FORTUNE — This week, Congress began focusing on a March 27 deadline to adopt a new spending bill or else face a government shutdown. As lawmakers painstakingly negotiate a deal, they may try to scale back the sequester cuts that kicked in on Friday.

The $85 billion worth of cuts are certainly deep, potentially costing the U.S. economy 750,000 jobs (or roughly four months’ worth of employment growth). But an unlikely cushion could mitigate  such a blow: state governments, says Milton Ezrati, senior economist at Lord Abbettt, a New Jersey-based investment management firm.

Recall when the housing market went bust in 2007. Several states suffered tremendous budget problems as tax revenues plummeted. State and local budgets are still fragile, but an improving economy has modestly raised tax revenues at an annual rate of more than 2% during the past year through September (the most recent month for which complete data exists), according to a report by Ezrati.

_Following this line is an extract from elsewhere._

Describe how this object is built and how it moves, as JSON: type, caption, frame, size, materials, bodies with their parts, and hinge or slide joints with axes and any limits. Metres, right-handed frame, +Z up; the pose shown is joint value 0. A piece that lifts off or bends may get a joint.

For the first time in years, states hardest hit by the Great Recession are seeing budget surpluses just as funding from Washington shrinks.

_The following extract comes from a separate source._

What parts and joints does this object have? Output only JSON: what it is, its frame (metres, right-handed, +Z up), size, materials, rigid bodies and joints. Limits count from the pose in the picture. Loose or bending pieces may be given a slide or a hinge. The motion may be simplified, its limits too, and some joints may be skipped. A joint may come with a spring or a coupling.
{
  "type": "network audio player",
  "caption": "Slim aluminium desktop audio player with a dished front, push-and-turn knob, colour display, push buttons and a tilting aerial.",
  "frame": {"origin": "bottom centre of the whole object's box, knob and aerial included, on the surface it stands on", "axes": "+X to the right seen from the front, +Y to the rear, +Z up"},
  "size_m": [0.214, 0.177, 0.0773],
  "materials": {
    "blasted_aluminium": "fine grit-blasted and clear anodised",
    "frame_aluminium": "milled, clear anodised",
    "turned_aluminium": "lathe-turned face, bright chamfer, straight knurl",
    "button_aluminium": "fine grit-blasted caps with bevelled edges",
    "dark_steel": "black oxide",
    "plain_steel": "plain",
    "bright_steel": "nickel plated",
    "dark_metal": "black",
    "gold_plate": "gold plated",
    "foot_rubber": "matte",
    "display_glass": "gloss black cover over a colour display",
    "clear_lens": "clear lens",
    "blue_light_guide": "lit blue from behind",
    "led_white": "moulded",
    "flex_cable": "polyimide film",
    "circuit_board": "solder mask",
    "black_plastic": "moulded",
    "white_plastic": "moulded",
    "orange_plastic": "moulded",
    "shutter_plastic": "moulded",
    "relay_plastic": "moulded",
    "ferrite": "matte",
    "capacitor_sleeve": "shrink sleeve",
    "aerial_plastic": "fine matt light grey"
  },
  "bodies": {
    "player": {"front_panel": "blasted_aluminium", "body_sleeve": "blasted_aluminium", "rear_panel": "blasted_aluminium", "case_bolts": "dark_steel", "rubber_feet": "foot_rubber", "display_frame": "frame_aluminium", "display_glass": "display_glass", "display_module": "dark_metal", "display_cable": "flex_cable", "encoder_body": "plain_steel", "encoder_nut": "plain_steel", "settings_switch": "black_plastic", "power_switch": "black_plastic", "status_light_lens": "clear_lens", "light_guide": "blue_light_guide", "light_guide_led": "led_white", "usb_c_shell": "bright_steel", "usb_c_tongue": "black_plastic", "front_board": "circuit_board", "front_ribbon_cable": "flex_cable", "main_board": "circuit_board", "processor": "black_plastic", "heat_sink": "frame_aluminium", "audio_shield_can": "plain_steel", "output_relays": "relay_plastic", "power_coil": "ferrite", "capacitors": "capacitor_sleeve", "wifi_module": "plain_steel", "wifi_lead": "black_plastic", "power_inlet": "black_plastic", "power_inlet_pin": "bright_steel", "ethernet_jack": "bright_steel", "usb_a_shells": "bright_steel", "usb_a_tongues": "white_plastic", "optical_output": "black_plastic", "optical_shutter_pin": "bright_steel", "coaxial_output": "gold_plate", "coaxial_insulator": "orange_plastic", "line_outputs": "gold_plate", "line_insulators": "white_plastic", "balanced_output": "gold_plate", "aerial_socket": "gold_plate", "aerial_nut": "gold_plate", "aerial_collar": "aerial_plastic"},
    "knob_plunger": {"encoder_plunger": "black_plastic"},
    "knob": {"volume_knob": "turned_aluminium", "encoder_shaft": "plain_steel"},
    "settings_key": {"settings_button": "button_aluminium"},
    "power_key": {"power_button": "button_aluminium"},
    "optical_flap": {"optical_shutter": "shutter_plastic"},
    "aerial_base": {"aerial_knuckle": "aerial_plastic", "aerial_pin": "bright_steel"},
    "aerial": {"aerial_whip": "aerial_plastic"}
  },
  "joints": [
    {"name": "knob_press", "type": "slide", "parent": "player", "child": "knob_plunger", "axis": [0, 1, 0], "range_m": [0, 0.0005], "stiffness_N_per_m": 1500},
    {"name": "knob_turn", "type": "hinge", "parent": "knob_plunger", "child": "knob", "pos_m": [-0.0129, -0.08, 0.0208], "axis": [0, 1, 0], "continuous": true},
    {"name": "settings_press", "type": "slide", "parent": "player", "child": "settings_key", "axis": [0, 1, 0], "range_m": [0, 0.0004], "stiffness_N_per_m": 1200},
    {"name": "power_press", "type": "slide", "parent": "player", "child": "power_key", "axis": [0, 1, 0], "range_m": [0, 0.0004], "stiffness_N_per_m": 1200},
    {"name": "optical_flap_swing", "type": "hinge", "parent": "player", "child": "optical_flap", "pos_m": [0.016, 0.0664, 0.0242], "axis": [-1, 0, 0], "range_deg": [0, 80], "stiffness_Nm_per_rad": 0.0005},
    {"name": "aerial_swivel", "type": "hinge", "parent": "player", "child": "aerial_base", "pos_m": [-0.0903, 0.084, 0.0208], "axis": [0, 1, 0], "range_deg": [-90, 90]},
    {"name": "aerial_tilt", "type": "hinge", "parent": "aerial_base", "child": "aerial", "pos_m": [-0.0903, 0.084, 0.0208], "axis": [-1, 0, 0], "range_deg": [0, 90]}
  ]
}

MORE: Why the Fed is failing to boost lending

Following major spending cuts and big tax increases approved by voters, California expects to take in $2.4 billion more in revenue than it will spend this fiscal year. Wisconsin could see a budget surplus of up to $484 million. Texas’ financial picture is not nearly as dire as it was two years ago; as of January, it had an estimated $8.8 billion budget surplus, helped by increased revenues from sales taxes, as well as oil and natural gas production.

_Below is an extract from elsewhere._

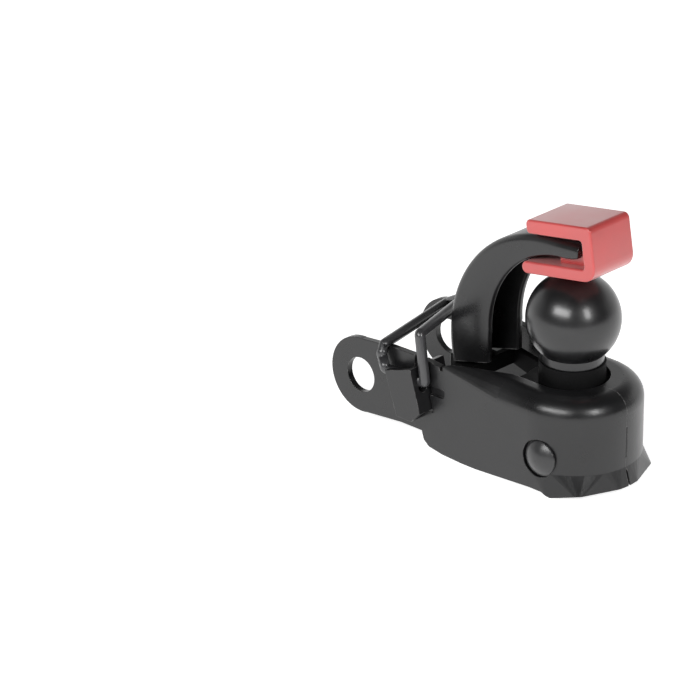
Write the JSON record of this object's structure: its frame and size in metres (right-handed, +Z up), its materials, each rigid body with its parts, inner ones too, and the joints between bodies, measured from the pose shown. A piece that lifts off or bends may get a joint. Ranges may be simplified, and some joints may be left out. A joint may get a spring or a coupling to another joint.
{
  "type": "ball hitch coupling with hook lever",
  "caption": "Compact trailer coupling: a black ball on a pressed steel housing, a hook lever with a red grip arching over it, a wire latch behind, and two drilled drawbar ears.",
  "frame": {"origin": "on the common axis of the two ear bores, half way between the ears", "axes": "+X from the ears towards the ball and nose, +Z up through the ball, +Y along the ear bores towards the side without the latch"},
  "size_m": [0.1248, 0.0593, 0.1026],
  "materials": {
    "black_paint": "satin-gloss black paint on pressed steel",
    "ball_black": "glossy black coated turned steel",
    "rivet_black": "satin black paint over a forged head",
    "wire_black": "thin black coat on drawn wire",
    "zinc": "zinc plated",
    "grip_red": "soft moulded, satin"
  },
  "bodies": {
    "coupling": {"housing_latch_side": "black_paint", "housing_plain_side": "black_paint", "latch_keeper": "black_paint", "base_plate": "black_paint", "hitch_ball": "ball_black", "ball_collar": "black_paint", "spring_washer": "zinc", "ball_nut": "zinc", "pivot_rivet": "rivet_black", "pivot_washers": "zinc", "pivot_spacer": "zinc"},
    "lever": {"lever_yoke": "black_paint", "lever_hook": "black_paint", "lever_grip": "grip_red"},
    "latch": {"bail_wire": "wire_black"}
  },
  "joints": [
    {"name": "lever_swing", "type": "hinge", "parent": "coupling", "child": "lever", "pos_m": [0.088, 0, -0.0056], "axis": [0, -1, 0], "range_deg": [0, 25]},
    {"name": "latch_swing", "type": "hinge", "parent": "coupling", "child": "latch", "pos_m": [0.02, -0.02765, 0.0064], "axis": [1, 0, 0], "range_deg": [0, 100]}
  ],
  "couplings": [
    {"joint": "latch_swing", "follows": "lever_swing", "ratio": 4}
  ]
}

And for the first time in six years, Florida lawmakers aren’t calling for spending cuts. Working with a modest budget surplus, Gov. Rick Scott has proposed a $74.2 billion budget that includes an across-the-board pay raise for teachers as well as bonuses for state workers.

To be sure, it will be difficult for some states to escape the sequester’s wrath. The New York Times has compiled a list quantifying its impacts. Virginia, heavily made up of Defense Department workers, will be among the hardest hit with nearly 90,000 workers facing furloughs.

During the budget talks, lawmakers from such states will almost certainly try to slim down the sequester cuts. But even if they’re unsuccessful, the cuts aren’t expected to cause much of an economic shock, experts have said.

MORE: Why the stock market will yawn at the sequester

In his report, Ezrati put it this way: “It will be the same old drag.”

This isn’t necessarily a good thing. Without the sequester, there would be far fewer layoffs and furloughs. And the economy would probably grow faster. The budget cuts will likely prolong the steady decline in government spending we’ve seen for the past few years.

Between early 2009 and mid-2010, federal government spending shot up to an annual growth rate of 6.3% thanks largely to President Obama’s multi-billion dollar stimulus package. As funds dried out, spending fell 4.5% in 2011 and almost 3% in 2012. A similar story played out across state and local governments, where the trickling down of federal funds helped raise spending on public salaries, services and the like by an annual rate of 4.6% through mid-2009. By 2010, however, spending fell by 3.5%. It dropped 2.5% in 2011 and nearly 1% in 2012.

Nationwide, the sequester could cut funding to state programs by $5.8 billion, according to the National Conference of State Legislators. That’s not something to yawn at, but it could be far worse if states like Florida and California weren’t seeing a brighter financial picture today.

Maybe it’s time for Congress look to their home states for some financial advice.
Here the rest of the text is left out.